Figure 3: Hardware security is implemented across several software layers. (Source: Microchip Technology)

Dagdeviren also acknowledged software’s complementary role in hardware security. “Security is a system-level concept in which hardware is effective in implementing the essential building blocks of strong encryption and key protection,” he said. “Leveraging these essential elements into a secure application requires a lot of carefully layered software integrated with the application on one side and the hardware on the other.”

As a result, hardware and software coexistence will be a part of secure implementations for the foreseeable future, with ideal implementations incorporating both secure hardware and software elements. In this case, advanced algorithms may skew the hardware/software boundaries in a modest manner, but not to the extent of obviating one against the other.

Software-to-hardware transition

Hardware is already providing support for essential security functions, such as TRNG and the protection of cryptographic keys and secrets. We also see an increasing demand for hardware security across various forms: secure elements and authenticators as well as security functions like secure boot support built into MCUs and MPUs.

However, when it comes to the transition from software- to hardware-based security, Dagdeviren admits that we are still in the early stages of this transition. “It’s following a non-uniform progression starting with the highest value targets.”

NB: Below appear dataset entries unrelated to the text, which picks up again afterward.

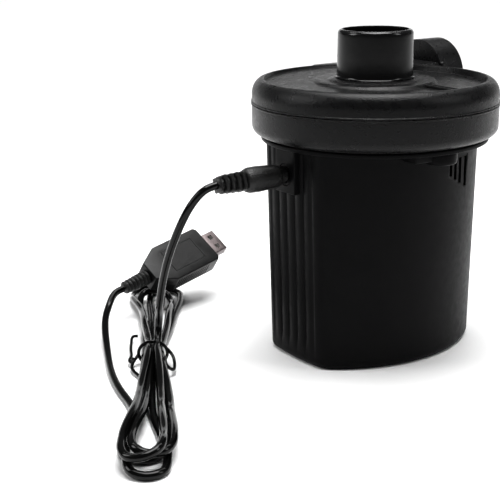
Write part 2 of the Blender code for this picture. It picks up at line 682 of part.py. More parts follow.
def build_top_cover():
    low = PARTING_Z + GAP / 2
    rim = arc((DISC_RADIUS - DISC_EDGE, DISC_TOP - DISC_EDGE), DISC_EDGE, 90, 0, 3)
    floor_outer = TOP_RECESS_RADIUS - 0.0006
    floor_inner = TOP_BOSS_RADIUS + 0.0006
    fillet = INTAKE_BASE_RADIUS + GAP
    profile = [(0, DISC_TOP), (fillet + 0.0004, DISC_TOP), (fillet + 0.0012, DISC_TOP - 0.0005),
               (fillet + 0.0028, TOP_BOSS_Z), (TOP_BOSS_RADIUS, TOP_BOSS_Z), (floor_inner, SCROLL_HIGH),
               (floor_outer, SCROLL_HIGH), (TOP_RECESS_RADIUS, DISC_TOP), *rim,
               (DISC_RADIUS, low + 2 * BEAD), (DISC_RADIUS + BEAD, low + BEAD), (DISC_RADIUS + BEAD, low),
               (0, low)]
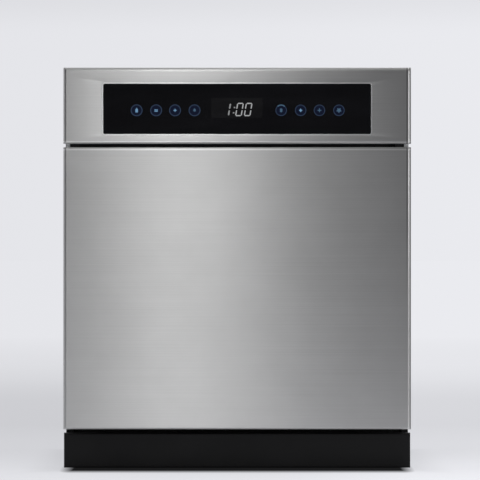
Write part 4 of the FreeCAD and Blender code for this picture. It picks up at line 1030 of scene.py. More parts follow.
def band(outer, inner, x, z, face, start=0.0, end=360.0, steps=48):
    """A ring or an arc between two radii, as a thin layer; angles in degrees from +x."""
    if end - start >= 360:
        behind, before = face + PRINT_SUNK, face - PRINT
        outline = [(outer, behind), (outer, before), (inner, before), (inner, behind)]
        return hoop(outline, (x, 0, z), "y", steps)
    turn = np.radians(np.linspace(start, end, steps // 2))
    out = np.stack([x + outer * np.cos(turn), z + outer * np.sin(turn)], axis=-1)
    back = np.stack([x + inner * np.cos(turn), z + inner * np.sin(turn)], axis=-1)
    return plate(np.concatenate([out, back[::-1]]), face)


def bar(x0, x1, z0, z1, face, corner=0.25):
    """A printed bar with rounded corners."""
    return plate(ring_of(x0, x1, z0, z1, corner, 2), face)


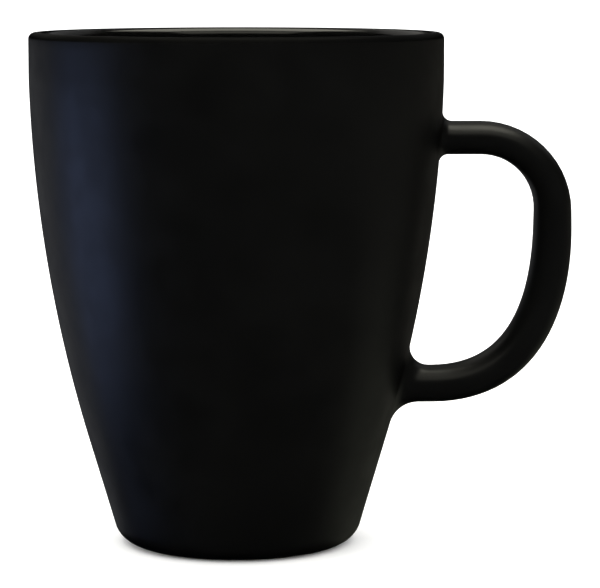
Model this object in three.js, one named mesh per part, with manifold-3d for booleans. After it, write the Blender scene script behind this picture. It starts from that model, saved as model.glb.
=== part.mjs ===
// A tapered stoneware mug with a loop handle: a jiggered clay cup, a cast clay handle luted on
// with slip, and the coats of glaze over them. Millimetres, +Z up, standing on the plane z = 0.
//
// Every outline is written for the finished, glazed surface, and takes a depth: 0 is the glaze's
// outside, GLAZE is its underside, and the clay starts one FIT deeper. Going deeper keeps each
// arc's centre and changes only its radius, so the layers stay parallel.
import * as THREE from "three";
import { mergeVertices } from "three/addons/utils/BufferGeometryUtils.js";
import Module from "manifold-3d";

// Cup, outside
const HEIGHT = 110.5;
const RIM_RADIUS = 44.5;
const RIM_BAND = 9.3; // straight upright band below the crest of the lip
const SHOULDER_RADIUS = 35;
const SHOULDER_TURN = rad(1.5); // slight break where the band meets the belly
const TAPER = rad(16.5); // lean of the straight lower wall
const CONE_TOP = 22.2; // height where the lower wall stops being straight
const HEEL_RADIUS = 5.6;

// Cup, inside and underside
const WALL = 4; // both coats of glaze included
const LIP_OUTER_RADIUS = 1.4;
const LIP_INNER_RADIUS = 2;
const FLOOR_HEIGHT = 6; // glazed inside floor above the table
const FLOOR_CORNER = 9;
const FOOT_RING_WIDTH = 4.3; // unglazed clay that touches the table
const FOOT_LINE = 0.12; // lower edge of the outside glaze above the table
const FOOT_BEVEL = 0.6; // how far the contact flat runs out past the heel arc's centre
const RECESS_DEPTH = 1.6;
const RECESS_CORNER = 1.2;

// Coats and joints
const GLAZE = 0.35;
const FIT = 0.03; // clearance between one layer and the next
const SLIP = 0.8; // slip between the cup's wall and the end of the handle

// Handle: the centreline lies in the plane y = 0
const HANDLE_DROP = 22.7; // lip crest down to the upper arm's centreline
const HANDLE_SPAN = 53.5; // between the two arms' centrelines
const GRIP_REACH = 23.75; // rim out to the grip's centreline
const UPPER_BEND = 15.7; // radius of the bend from upper arm to grip
const GRIP_STRAIGHT = 3.3; // upright stretch below the upper bend
const LOWER_STRAIGHT = 0.6; // level stretch between the lower arm's fillets and its sweep
const SWEEP_DOWN = 0.55; // how long the lower sweep keeps the grip's direction
const SWEEP_IN = 0.736; // how long it runs level before the lower arm
const HANDLE_WIDTH = 12; // across, along Y
const UPPER_THICKNESS = 7.2;
const GRIP_THICKNESS = 8.5;
const LOWER_THICKNESS = 7.9;
const SECTION_POWER = 2.3; // superellipse exponent, 2 being a plain oval

// Fillets of sponged slip at the handle's two roots
const UPPER_FILLETS = { over: 2.2, under: 2, side: 2.2 };
const LOWER_FILLETS = { over: 4.2, under: 6.4, side: 3.6 };

// Facets
const AROUND = 36;
const BELLY_STEPS = 5;
const HEEL_STEPS = 3;
const LIP_STEPS = 3;
const CORNER_STEPS = 4;
const SECTION_SIDES = 16;
const BEND_STEPS = 6;
const SWEEP_STEPS = 10;
const FILLET_STEPS = 4;

function rad(degrees) {
  return (degrees * Math.PI) / 180;
}

// The wall's arcs, each with its centre in the plane of radius and height
const bandFoot = HEIGHT - RIM_BAND;
const lip = { r: RIM_RADIUS - LIP_OUTER_RADIUS, z: HEIGHT - LIP_OUTER_RADIUS };
const shoulder = { r: RIM_RADIUS - SHOULDER_RADIUS, z: bandFoot };
const bellyTop = {
  r: shoulder.r + SHOULDER_RADIUS * Math.cos(SHOULDER_TURN),
  z: shoulder.z - SHOULDER_RADIUS * Math.sin(SHOULDER_TURN),
};
const bellyRadius = (bellyTop.z - CONE_TOP) / (Math.sin(TAPER) - Math.sin(SHOULDER_TURN));
const belly = {
  r: bellyTop.r - bellyRadius * Math.cos(SHOULDER_TURN),
  z: bellyTop.z + bellyRadius * Math.sin(SHOULDER_TURN),
};
const coneFoot = HEEL_RADIUS * (1 - Math.sin(TAPER));
const coneTopRadius = belly.r + bellyRadius * Math.cos(TAPER);
const coneFootRadius = coneTopRadius - (CONE_TOP - coneFoot) * Math.tan(TAPER);
const heel = { r: coneFootRadius - HEEL_RADIUS * Math.cos(TAPER), z: HEEL_RADIUS };
const footLineAngle = Math.acos(1 - FOOT_LINE / HEEL_RADIUS) - Math.PI / 2;
const clayDepth = GLAZE + FIT;
const crestRadius = lip.r - (WALL - LIP_OUTER_RADIUS - LIP_INNER_RADIUS) / 2;

function arc(centre, radius, from, to, steps) {
  return Array.from({ length: steps + 1 }, (_, i) => {
    const a = from + ((to - from) * i) / steps;
    return new THREE.Vector2(centre.r + radius * Math.cos(a), centre.z + radius * Math.sin(a));
  });
}

// The side wall from the top of the heel to the foot of the rim band.
function sideWall(depth) {
  return [
    ...arc(heel, HEEL_RADIUS - depth, footLineAngle, -TAPER, HEEL_STEPS),
    ...arc(belly, bellyRadius - depth, -TAPER, -SHOULDER_TURN, BELLY_STEPS),
    ...arc(shoulder, SHOULDER_RADIUS - depth, -SHOULDER_TURN, 0, 1).slice(1),
  ];
}

function outerLip(depth) {
  return arc(lip, LIP_OUTER_RADIUS - depth, 0, Math.PI / 2, LIP_STEPS);
}

// Radius of the finished wall at a height between the heel and the lip, or of a surface that
// stands proud of it.
function wallRadius(z, proud = 0) {
  const across = ({ r, z: middle }, radius) => r + Math.sqrt((radius + proud) ** 2 - (z - middle) ** 2);
  if (z > bandFoot) return RIM_RADIUS + proud;
  if (z > bellyTop.z - proud * Math.sin(SHOULDER_TURN)) return across(shoulder, SHOULDER_RADIUS);
  if (z > CONE_TOP - proud * Math.sin(TAPER)) return across(belly, bellyRadius);
  return coneTopRadius + proud / Math.cos(TAPER) - (CONE_TOP - z) * Math.tan(TAPER);
}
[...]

Still, according to industry watchers like ABI Research, hardware-centric security technology development is accelerating rapidly.

Some hardware solutions are adopted from existing security technologies like trusted platform modules and secure elements, while new solutions like secure MCUs are also emerging. Third parties like IoT enablement platforms and cloud service providers also joining the hardware security bandwagon further bolsters the transition from software to hardware.